Hadrian’s Villa:  Largo Marguerite Yourcenar, 1, 00010 Tivoli RM, Italy. Tel: +39 0774 530203. Admission: €6.50. Open 9 AM to 7 PM.

How to Get There: Frequent buses, operated by Cotral, run from Rome to Tivoli along the Via Tiburtina. They depart from a bus station outside Ponte Mammolo Metro station on Linea B, nine stops from Stazione Termini. This bus service stops on the main road, the Via Tiburtina, about a mile from Hadrian’s Villa. Ask the driver where to get off, then walk along the suburban Via di Villa Adriana to the site’s entrance. An alternative service from Rome to Tivoli, which runs along the Via Prenestina, stops nearer to the villa, but is very infrequent.

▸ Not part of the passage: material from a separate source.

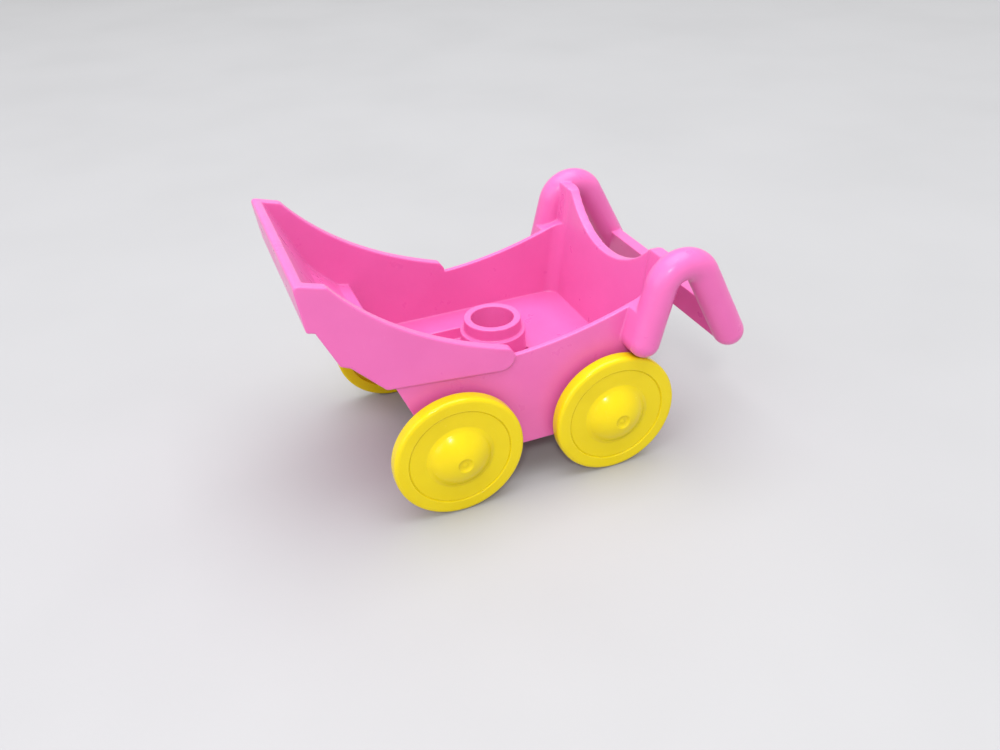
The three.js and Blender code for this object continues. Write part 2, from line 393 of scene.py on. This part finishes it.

An alternative is to catch a second bus out from Tivoli to the archaeological site. A local company called CAT runs a bus service (numbers 4, 4X) from Tivoli to the suburbs near the Villa Adriana. It calls at various bus stops in Tivoli including Piazza Garibaldi. Tickets cost €1 per journey and can be bought at the CAT office, shops and news-stands in Tivoli and from a bar opposite the bus stop (buy your return ticket in advance). Ask the driver where to get off, as the bus drops you a few hundred yards from the site. To return towards Tivoli, leave the villa, walk past the little park and continue straight along the road for a few yards till you find a bus stop. Since the CAT local bus takes the same Via Tiburtina route up into Tivoli as the Cotral buses, you can cross the road and change to the Rome-bound service without riding all the way back into Tivoli.

You can then return to Rome by one of three methods: catch the occasional Via Prenestina bus, walk back to the Via Tiburtina to catch the frequent Rome Cotral bus, or take the CAT service either to the Via Tiburtina or all the way back into Tivoli and change there for a Rome service. It can be slow getting back into Rome during the rush hour, so it’s worth considering visiting on a Saturday when the roads may be clearer.